Asset Retirement Obligations

Oil and gas companies must account for asset retirement obligations (AROs), which represent the estimated costs of decommissioning wells, facilities, and infrastructure at the end of their productive life. These obligations are a legal requirement enforced by regulatory bodies such as the U.S. Bureau of Land Management (BLM) for onshore operations and the Bureau of Ocean Energy Management (BOEM) for offshore assets. Properly estimating AROs is essential for NAV calculations, as these liabilities reduce the net value of an asset.

The financial impact of AROs depends on factors such as well depth, location, and environmental remediation requirements. Offshore platforms incur significantly higher decommissioning costs due to the complexity of removing subsea structures and plugging deepwater wells. Companies must also consider inflation and discount rates when calculating the present value of future ARO expenses. Under U.S. Generally Accepted Accounting Principles (GAAP), firms must recognize AROs as a liability on their balance sheet and systematically accrete the obligation over time. Failure to plan for these costs can lead to financial strain, particularly for smaller operators with limited cash reserves.

Sensitivity Analysis

Given the volatility in oil and gas markets, NAV models must incorporate sensitivity analysis to evaluate how changes in key assumptions impact asset valuation. This process helps investors and analysts assess downside risks and upside potential under different scenarios.

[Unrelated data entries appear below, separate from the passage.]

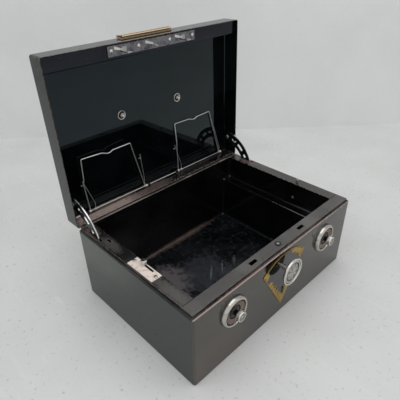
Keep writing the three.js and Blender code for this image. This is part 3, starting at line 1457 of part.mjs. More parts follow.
function bellHammer() {
  const headY = BELL_Y + BELL_RADIUS + HAMMER_GAP + HAMMER_HEAD_RADIUS;
  const middle = bellFace - SHEET - SEAT - HAMMER_THICK / 2 - 4;
  const xs = [middle - HAMMER_THICK / 2, middle + HAMMER_THICK / 2];
  const arm = outline([
    [headY, bellZ - 1.5],
    [HAMMER_Y, hammerZ - 3],
    [HAMMER_Y + HAMMER_TAIL, hammerZ + 4],
    [HAMMER_Y + HAMMER_TAIL, hammerZ + 7],
    [HAMMER_Y, hammerZ + 3],
    [headY, bellZ + 1.5],
  ]);
  const hub = rod('x', HAMMER_PIVOT_RADIUS + 2.4, ...xs, [0, HAMMER_Y, hammerZ], 16);
  const head = rod('x', HAMMER_HEAD_RADIUS, xs[0] - 1, xs[1] + 1, [0, headY, bellZ], 14);
  const bore = rod('x', HAMMER_PIVOT_RADIUS + RUNNING, xs[0] - 1, xs[1] + 1, [0, HAMMER_Y, hammerZ], 12);
  return cut(joined(extruded(arm, ...xs, 'x'), hub, head), bore);
}
addMesh(box, 'bell_bracket', bellBracket(), 'steel');
addMesh(box, 'bell_gong', bellGong(), 'brass');
addMesh(box, 'bell_hammer', bellHammer(), 'steel');

export default box;
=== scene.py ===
import json
import math

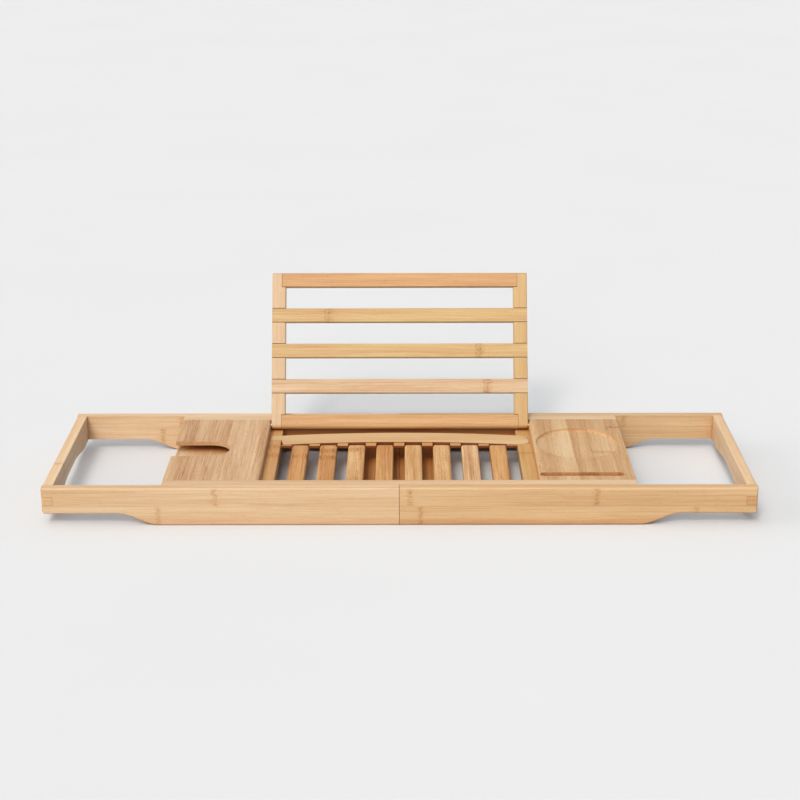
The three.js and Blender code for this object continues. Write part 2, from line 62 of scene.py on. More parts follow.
class Tree:
    """A node tree with short calls for the nodes that the materials use."""

    def __init__(self, tree):
        self.tree = tree

    def add(self, kind, **settings):
        node = self.tree.nodes.new(kind)
        for name, value in settings.items():
            setattr(node, name, value)
        return node

    def feed(self, socket, value):
        """Links a socket to another one, or sets it to a plain value."""
        if isinstance(value, bpy.types.NodeSocket):
            self.tree.links.new(value, socket)
        elif value is not None:
            socket.default_value = value

    def math(self, operation, first, second=None, third=None, clamp=False):
        node = self.add("ShaderNodeMath", operation=operation, use_clamp=clamp)
        for socket, value in zip(node.inputs, (first, second, third)):
            self.feed(socket, value)
        return node.outputs[0]

    def vector(self, operation, first, second):
        node = self.add("ShaderNodeVectorMath", operation=operation)
        self.feed(node.inputs[0], first)
        self.feed(node.inputs[1], second)
        return node.outputs["Value" if operation == "DOT_PRODUCT" else "Vector"]

    def noise(self, vector, scale, detail=2.0, roughness=0.5):
        """Noise from 0 to 1. The scale is how often it changes per metre, along each axis."""
        scaled = self.vector("MULTIPLY", vector, scale)
        node = self.add("ShaderNodeTexNoise", noise_dimensions="3D")
        self.feed(node.inputs["Vector"], scaled)
        node.inputs["Scale"].default_value = 1
        node.inputs["Detail"].default_value = detail
        node.inputs["Roughness"].default_value = roughness
        return node.outputs[0]

    def even_noise(self, vector, scale, detail=2.0, roughness=0.5):
        """Noise that goes as far below 0 as above it."""
        return self.math("SUBTRACT", self.noise(vector, scale, detail, roughness), 0.5)

    def smooth(self, value, low, high, start=0.0, end=1.0):
        """A smooth step from start to end while the value goes from low to high."""
        node = self.add("ShaderNodeMapRange", interpolation_type="SMOOTHSTEP")
        given = {"Value": value, "From Min": low, "From Max": high, "To Min": start, "To Max": end}
        for label, number in given.items():
            self.feed(node.inputs[label], number)
        return node.outputs["Result"]

    def fade(self, value, low, high):
        """A smooth step down from 1 to 0."""
        return self.smooth(value, low, high, 1.0, 0.0)

    def larger(self, first, second):
        """The larger of two values, or the second where the first is still a plain 0."""
        return second if first == 0.0 else self.math("MAXIMUM", first, second)

    def mix_numbers(self, share, first, second):
        node = self.add("ShaderNodeMix", data_type="FLOAT")
        self.feed(node.inputs["Factor"], share)
        for index, number in zip(MIX_NUMBERS, (first, second)):
            self.feed(node.inputs[index], number)
        return node.outputs[0]

    def mix(self, share, first, second, kind="MIX"):
        node = self.add("ShaderNodeMix", data_type="RGBA", blend_type=kind)
        self.feed(node.inputs["Factor"], share)
        for index, colour in zip(MIX_COLOURS, (first, second)):
            self.feed(node.inputs[index], colour)
        return node.outputs[MIX_COLOUR_RESULT]

    def tinted(self, share, colour, tint):
        """A colour that is multiplied with a tint, as far as the share says."""
        return self.mix(share, colour, self.mix(1.0, colour, tint, "MULTIPLY"))

    def split(self, vector):
        node = self.add("ShaderNodeSeparateXYZ")
        self.feed(node.inputs[0], vector)
        return node.outputs

    def join(self, x, y, z):
        node = self.add("ShaderNodeCombineXYZ")
        for socket, value in zip(node.inputs, (x, y, z)):
            self.feed(socket, value)
        return node.outputs[0]

    def ramp(self, value, stops, steps=False):
        """A colour ramp through (place, colour) stops."""
        node = self.add("ShaderNodeValToRGB")
        ramp = node.color_ramp
        ramp.interpolation = "CONSTANT" if steps else "LINEAR"
        while len(ramp.elements) < len(stops):
            ramp.elements.new(0.5)
        for element, (place, colour) in zip(ramp.elements, stops):
            element.position = place
            element.color = colour
        self.feed(node.inputs[0], value)
        return node.outputs[0]


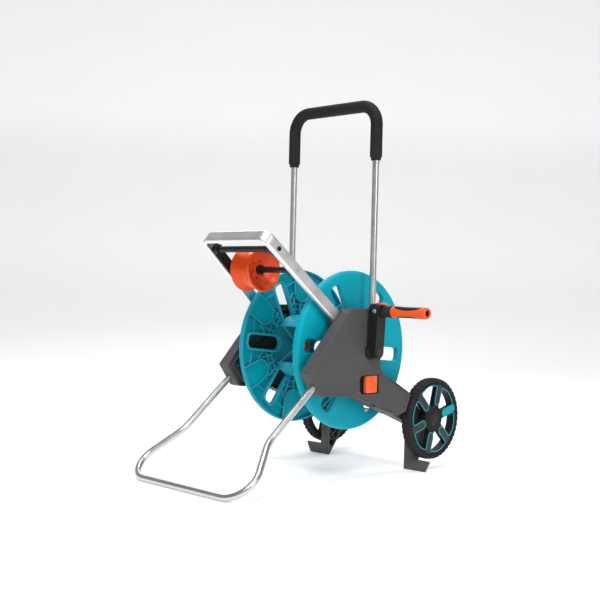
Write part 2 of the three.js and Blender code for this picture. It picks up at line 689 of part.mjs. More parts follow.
function foldLock() {
  return box(169, 205, -5.2, 5.2, PIVOT.z + 13.8, PIVOT.z + 19.6);
}

function crankGrip() {
  const bore = 7.6 + RUN;
  return turned([
    [bore, GRIP_START], [12, GRIP_START], [13.5, GRIP_START + 3], [12.4, GRIP_START + 24],
    [12.4, GRIP_START + 74], [13.6, GRIP_STOP - 4], [11.6, GRIP_STOP], [8.4, GRIP_STOP],
    [7, GRIP_STOP - 10], [0, GRIP_STOP - 10], [0, GRIP_STOP - 13], [bore, GRIP_STOP - 13], [bore, GRIP_START],
  ], 0, PIVOT.z, 22);
}

// ---- Water inlet on the left side ----
function inletElbow() {
  const hub = rod(15, -179, -CRANK_INNER, 0, DRUM_HEIGHT);
  const length = 34;
  const spigot = new THREE.LatheGeometry([
    [0, 0], [10, 0], [10, 20], [8.4, 21], [8.4, 26], [9.6, 27], [8.2, 30], [8.2, length], [5, length],
    [5, 18], [0, 18],
  ].map(([radius, y]) => new THREE.Vector2(radius, y)), 16)
    .rotateX(Math.PI * 1.2).translate(-168, 0, DRUM_HEIGHT);
  return cut(join(hub, spigot), rod(SHAFT_END_RADIUS + RUN, -CRANK_INNER - 13, -150, 0, DRUM_HEIGHT));
}

function inletCollar() {
  return ring(SHAFT_END_RADIUS + RUN + 8, 19.6, -CRANK_INNER - 2, -CRANK_INNER - 0.2, 0, DRUM_HEIGHT, 28);
}

// ---- Wheels ----
function tyre() {
  const { inner, outer, radius } = WHEEL;
  return turned([
    [TYRE_BORE, inner], [radius - 4, inner], [radius, inner + 5], [radius, outer - 5], [radius - 4, outer],
    [TYRE_BORE, outer], [TYRE_BORE, inner],
  ], WHEEL.y, WHEEL.z, 40);
}

function openingOutline(middle) {
  const half = Math.PI / SPOKE_COUNT;
  const edge = SPOKE_WIDTH / 2;
  const reach = (radius) => half - Math.asin(edge / radius);
  const inner = 38;
  const outer = 83;
  const outline = new THREE.Shape();
  outline.absarc(0, 0, outer, middle - reach(outer), middle + reach(outer), false);
  outline.absarc(0, 0, inner, middle + reach(inner), middle - reach(inner), true);
  return outline.getPoints(3).map((item) => item.add(new THREE.Vector2(WHEEL.y, WHEEL.z)));
}

function wheelRim() {
  const half = Math.PI / SPOKE_COUNT;
  const disc = ring(8.7, TYRE_BORE - GAP, 170, RIM_FACE, WHEEL.y, WHEEL.z, 40);
  const barrel = ring(TYRE_BORE - 4, TYRE_BORE - GAP, WHEEL.inner + 1, 171, WHEEL.y, WHEEL.z, 40);
  const hub = ring(8.7, HUB_RADIUS, WHEEL.inner + 0.6, 171, WHEEL.y, WHEEL.z, 20);
  const openings = Array.from({ length: SPOKE_COUNT }, (_, i) => plate(
    new THREE.Shape(openingOutline(SPOKE_TURN + half + 2 * half * i)), 165, 190));
  return cut(join(disc, barrel, hub), ...openings);
}

function wheelTrim() {
  const band = ring(84.6, 88.4, RIM_FACE + GAP, RIM_FACE + 1.6, WHEEL.y, WHEEL.z, 40);
  const angle = SPOKE_TURN - (2 * Math.PI) / SPOKE_COUNT;
  const [dy, dz] = [Math.cos(angle), Math.sin(angle)];
  const panel = bar(WHEEL.y + 34 * dy, WHEEL.z + 34 * dz, WHEEL.y + 86 * dy, WHEEL.z + 86 * dz, 15,
    RIM_FACE + GAP, RIM_FACE + 1.6);
  return join(band, panel);
}

function hubCap() {
  return turned([[0, RIM_FACE + GAP], [15, RIM_FACE + GAP], [15, RIM_FACE + 1.6], [13, RIM_FACE + 2.9],
    [0, RIM_FACE + 3.4]], WHEEL.y, WHEEL.z, 20);
}

// ---- Telescopic handle ----
function handleRoute(bottom) {
  return rounded([
    point(HANDLE_X, HANDLE_Y, bottom), point(HANDLE_X, HANDLE_Y, HANDLE_TOP), point(-HANDLE_X, HANDLE_Y, HANDLE_TOP),
    point(-HANDLE_X, HANDLE_Y, bottom),
  ], [HANDLE_CORNER, HANDLE_CORNER], 6);
}

function handleGrip() {
  const outside = tube(handleRoute(GRIP_END), GRIP_RADIUS, 12);
  const inside = tube(handleRoute(GRIP_END - 2), TUBE_RADIUS + 0.6, 10);
  return cut(outside, inside);
}

function handleGuide() {
  return cut(upright(11.2, HANDLE_X, HANDLE_Y, 387, 401.5), upright(TUBE_RADIUS + 0.4, HANDLE_X, HANDLE_Y, 380, 410));
}

function tubePlug() {
  return upright(TUBE_RADIUS - 0.6, HANDLE_X, HANDLE_Y, HANDLE_BOTTOM - 3.4, HANDLE_BOTTOM - GAP);
}

function latch() {
  const button = box(149, LATCH.face, LATCH.y0, LATCH.y1, LATCH.z0, LATCH.z1);
  const backing = box(147, 150.2, LATCH.y0 - 4, LATCH.y1 + 8, LATCH.z0 - 4, LATCH.z1 + 4);
  return join(button, backing);
}

// ---- Assembly ----
const cart = new THREE.Group();

function add(name, geometry, look) {
  const mesh = new THREE.Mesh(geometry, new THREE.MeshStandardMaterial(look));
  mesh.name = name;
  cart.add(mesh);
}

function addPair(name, geometry, look, suffix = '') {
  add(`${name}_right${suffix}`, geometry, look);
  add(`${name}_left${suffix}`, mirrored(geometry), look);
}

addPair('side_cover', sideCover(), GREY);
addPair('side_frame', sideFrame(), BLACK);
addPair('foot', foot(), GREY);
SCREW_SPOTS.forEach((spot, i) => addPair('cover_screw', coverScrew(spot), ZINC, `_${i + 1}`));
add('hoop', hoop(), ALUMINIUM);
add('upper_rod', guideRod(UPPER_ROD), BLACK);
add('lower_rod', guideRod(LOWER_ROD), BLACK);
addPair('guide_bracket', guideBracket(), BLACK);
addPair('upper_rod_plug', rodFastener(UPPER_ROD, 5.4), BLACK);
addPair('lower_rod_screw', rodFastener(LOWER_ROD, 5), ZINC);
add('stand_tube', tube(standPoints(), TUBE_RADIUS), STEEL);
add('wheel_axle', rod(AXLE_RADIUS, -181, 181, WHEEL.y, WHEEL.z), STEEL);
addPair('drum_bearing', ring(SHAFT_RADIUS + RUN, 16, 116, 128.4, 0, DRUM_HEIGHT), BLACK);
addPair('handle_guide', handleGuide(), BLACK);

addPair('flange', flange(), TURQUOISE);
add('drum_core', drumCore(), TURQUOISE);
addPair('drum_shaft', drumShaft(), BLACK);
add('hose_connector', hoseConnector(), ORANGE);
add('crank_arm', crankArm(), BLACK);
add('crank_cap', crankCap(), GREY);
add('crank_pivot_screw', pivotScrew(), ZINC);

add('crank_knuckle', knuckle(), BLACK);
add('fold_lock', foldLock(), ORANGE);
add('crank_grip', crankGrip(), ORANGE);

add('inlet_elbow', inletElbow(), BLACK);
add('inlet_collar', inletCollar(), ORANGE);

addPair('tyre', tyre(), RUBBER);
addPair('wheel_rim', wheelRim(), BLACK);
addPair('wheel_trim', wheelTrim(), TURQUOISE);
addPair('wheel_bush', ring(AXLE_RADIUS + RUN, 8.4, WHEEL.inner + 0.6, 182, WHEEL.y, WHEEL.z, 20), BLACK);
addPair('hub_cap', hubCap(), BLACK);

add('handle_tube', tube(handleRoute(HANDLE_BOTTOM), TUBE_RADIUS), STEEL);
add('handle_grip', handleGrip(), FOAM);
addPair('tube_plug', tubePlug(), BLACK);
addPair('latch', latch(), ORANGE);

add('guide_sleeve', guideSleeve(), BLACK);
add('guide_spool', guideSpool(), SPOOL_RED);

// The origin is the middle of the cart's box, on the ground.
const bounds = new THREE.Box3().setFromObject(cart);
const middle = bounds.getCenter(new THREE.Vector3());
cart.position.set(-middle.x, -middle.y, -bounds.min.z);

export default cart;
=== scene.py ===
import json
import math

import bmesh
import bpy
from mathutils import Matrix, Vector

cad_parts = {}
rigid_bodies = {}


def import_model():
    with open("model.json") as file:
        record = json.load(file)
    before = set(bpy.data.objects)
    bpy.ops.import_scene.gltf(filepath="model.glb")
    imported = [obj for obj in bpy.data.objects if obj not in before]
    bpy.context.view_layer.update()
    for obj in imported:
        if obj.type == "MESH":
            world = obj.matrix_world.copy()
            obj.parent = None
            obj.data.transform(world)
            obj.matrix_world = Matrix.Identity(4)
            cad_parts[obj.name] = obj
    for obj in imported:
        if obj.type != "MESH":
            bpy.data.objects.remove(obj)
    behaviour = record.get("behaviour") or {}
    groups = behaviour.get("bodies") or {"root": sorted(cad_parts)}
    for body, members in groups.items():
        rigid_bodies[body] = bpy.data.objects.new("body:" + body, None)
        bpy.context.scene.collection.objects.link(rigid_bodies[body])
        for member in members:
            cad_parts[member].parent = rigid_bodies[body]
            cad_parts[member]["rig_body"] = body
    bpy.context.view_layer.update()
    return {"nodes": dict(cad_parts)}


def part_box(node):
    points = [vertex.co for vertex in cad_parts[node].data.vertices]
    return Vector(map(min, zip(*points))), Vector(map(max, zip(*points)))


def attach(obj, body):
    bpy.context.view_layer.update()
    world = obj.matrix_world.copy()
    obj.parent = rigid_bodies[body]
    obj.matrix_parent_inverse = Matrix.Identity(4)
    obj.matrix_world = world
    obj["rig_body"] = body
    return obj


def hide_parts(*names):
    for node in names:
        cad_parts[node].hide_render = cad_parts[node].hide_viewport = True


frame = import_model()

# ---- The cart's own frame: millimetres, x = 0 midway between the sides, y = 0 and z = 298 on the drum axis ----
MM = 0.001
AXIS = (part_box("drum_shaft_left")[0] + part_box("drum_shaft_right")[1]) / 2
TO_ROW = Matrix.Translation((AXIS.x, AXIS.y, 0)) @ Matrix.Scale(MM, 4)
DRUM_Z = AXIS.z / MM

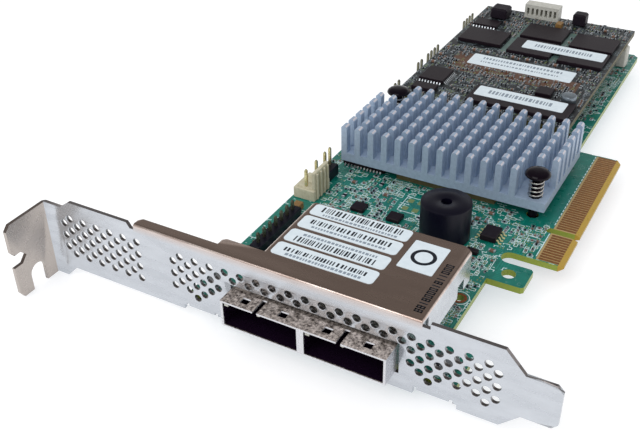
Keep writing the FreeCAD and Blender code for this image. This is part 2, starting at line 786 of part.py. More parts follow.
def memory_board_parts():
    """Memory chips, labels, connectors and coils on the upper board."""
    for number, spot in enumerate((
        (44.7, 137.5, 14, 11), (61.3, 148.2, 13.5, 11), (77.3, 146.9, 13.5, 11),
        (61.3, 135.4, 13.5, 11), (77.3, 134.6, 13.5, 11),
    ), 1):
        x, y, wide, deep = spot
        box(f"memory_chip_{number}", x, y, deck_top, wide, deep, chip_high)
    box("cache_chip", 62.5, 98.5, deck_top, 28.5, 10.5, chip_high)
    top = deck_top + chip_high
    labels = body("memory_labels")
    pad(labels, "XY_Plane", top, [rectangle(65, 139, 25, 6), rectangle(63.7, 102, 25.3, 6)],
        label_film)
    pad(labels, "XY_Plane", deck_top, [rectangle(53.5, 123, 31.5, 7.5)], label_film)
    box("driver_chip", 44.5, 151, deck_top, 8, 5.5, 1)
    lead_rows("driver_leads", 0.6, [(44.85, 149.8, 0.4, 1.2), (44.85, 156.5, 0.4, 1.2)],
              ("X_Axis", 0.98, 8), deck_top)
    box("logic_chip", 45.5, 105.5, deck_top, 7.5, 9, 1.1)
    logic = lead_rows("logic_leads", 0.6, [(45.95, 104.3, 0.35, 1.2), (45.95, 114.5, 0.35, 1.2)],
                      ("X_Axis", 0.9, 8), deck_top)
    side = pad(logic, "XY_Plane", deck_top, [rectangle(53, 106.1, 1.3, 0.35)], 0.6)
    repeat(logic, side, ("Y_Axis", 0.9, 9, False))
    box("small_chip", 46, 99, deck_top, 7, 4, 1.1)
    box("small_regulator", 78.5, 110.6, deck_top, 4.5, 5, 1.2)
    box("inductor_left", 46.9, 159.2, deck_top, 6.2, 6.2, 3.6)
    box("inductor_right", 72.8, 165, deck_top, 4.8, 4.8, 3.9)
    can = body("round_capacitor")
    pad(can, "XY_Plane", deck_top, [polygon(88, 111.7, 2.1, 12)], 2)
    box("tantalum_capacitor", 69, 160, deck_top, 2.2, 3.2, 1.8)
    plug = body("battery_connector")
    pad(plug, "XY_Plane", deck_top, [rectangle(57, 165.8, 11.3, 4)], 4.5)
    slot = cut(plug, "XZ_Plane", -164.8,
               [rectangle(57.75, deck_top + 1.1, 0.8, 2.3)], 3.4)
    repeat(plug, slot, ("X_Axis", 1.5, 7, False))


# ---- build, check, write ----------------------------------------------------

for build in (
    bracket, bracket_screws, ports, hood_labels, main_board, edge_contacts,
    main_board_parts, passives, heatsink, push_pins, push_pin_springs,
    memory_board, memory_board_parts,
):
    build()
doc.recompute()

NODES = """
slot_bracket bracket_screws port_shell port_insert_left port_insert_right hood_labels
main_board edge_contacts controller_package controller_die thermal_pad heatsink
push_pins push_pin_springs buzzer flash_chip flash_leads boot_chip boot_leads
regulator_left regulator_right small_transistor fan_header fan_header_pins
sensor_header sensor_header_pins led_header led_header_pins edge_header
edge_header_pins board_passives_brown board_passives_dark tantalum_main
memory_board board_plug board_socket rear_spacer front_spacers
memory_chip_1 memory_chip_2 memory_chip_3 memory_chip_4 memory_chip_5 cache_chip
memory_labels logic_chip logic_leads driver_chip driver_leads small_chip
small_regulator inductor_left inductor_right round_capacitor tantalum_capacitor
battery_connector memory_passives_brown memory_passives_dark
""".split()

for item in doc.Objects:
    if "Invalid" in item.State or "Error" in item.State:
        raise RuntimeError(f"{item.Label}: {item.State}")

os.makedirs("parts", exist_ok=True)
for name in NODES:
    node = doc.getObjectsByLabel(name)[0]
    if node.Shape.isNull() or not node.Shape.isValid() or not node.Shape.Solids:
        raise RuntimeError(f"{name}: no valid solid")
    node.Shape.exportStep(f"parts/{name}.step")
    print(name, len(node.Shape.Solids), round(node.Shape.Volume, 2))
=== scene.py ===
"""Looks of a raid controller card: finishes, fine parts, light and camera.

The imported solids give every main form. This script dresses them, rounds the
moulded and turned pieces, adds the small parts that crowd both boards, and
sets the card on a pale floor. Lengths are written in mm from the drawing datum
of the card (outer face of the bracket, outer end of its tab, component side of
the board) and turned into the row's metres by one function.
"""
import logging
import math
from dataclasses import dataclass, field
from enum import Enum
from typing import Any, Callable, Iterable, Sequence

import bmesh
import bpy
import numpy as np
from mathutils import Matrix, Vector


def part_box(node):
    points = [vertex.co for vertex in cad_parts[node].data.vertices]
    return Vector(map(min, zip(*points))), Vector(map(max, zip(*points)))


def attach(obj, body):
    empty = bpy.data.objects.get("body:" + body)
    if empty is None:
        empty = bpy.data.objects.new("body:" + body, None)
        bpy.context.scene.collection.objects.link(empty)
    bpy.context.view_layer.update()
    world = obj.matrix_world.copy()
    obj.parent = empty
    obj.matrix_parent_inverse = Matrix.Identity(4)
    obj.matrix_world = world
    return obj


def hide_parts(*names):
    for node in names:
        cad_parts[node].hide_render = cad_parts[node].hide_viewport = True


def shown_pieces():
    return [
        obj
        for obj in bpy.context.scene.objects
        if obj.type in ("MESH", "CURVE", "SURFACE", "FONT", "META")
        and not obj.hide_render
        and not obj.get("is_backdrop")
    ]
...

Price sensitivity is one of the most significant factors, as fluctuations in crude oil and natural gas prices can dramatically alter projected revenues. Analysts typically model multiple price scenarios, including base case, high case, and low case projections, to determine how NAV responds to market shifts. Additionally, variations in production decline rates, operating costs, and capital expenditures are tested to gauge the resilience of an asset under different conditions. A shale producer with high decline rates may see a sharper NAV reduction under a low-price scenario compared to a conventional asset with stable output.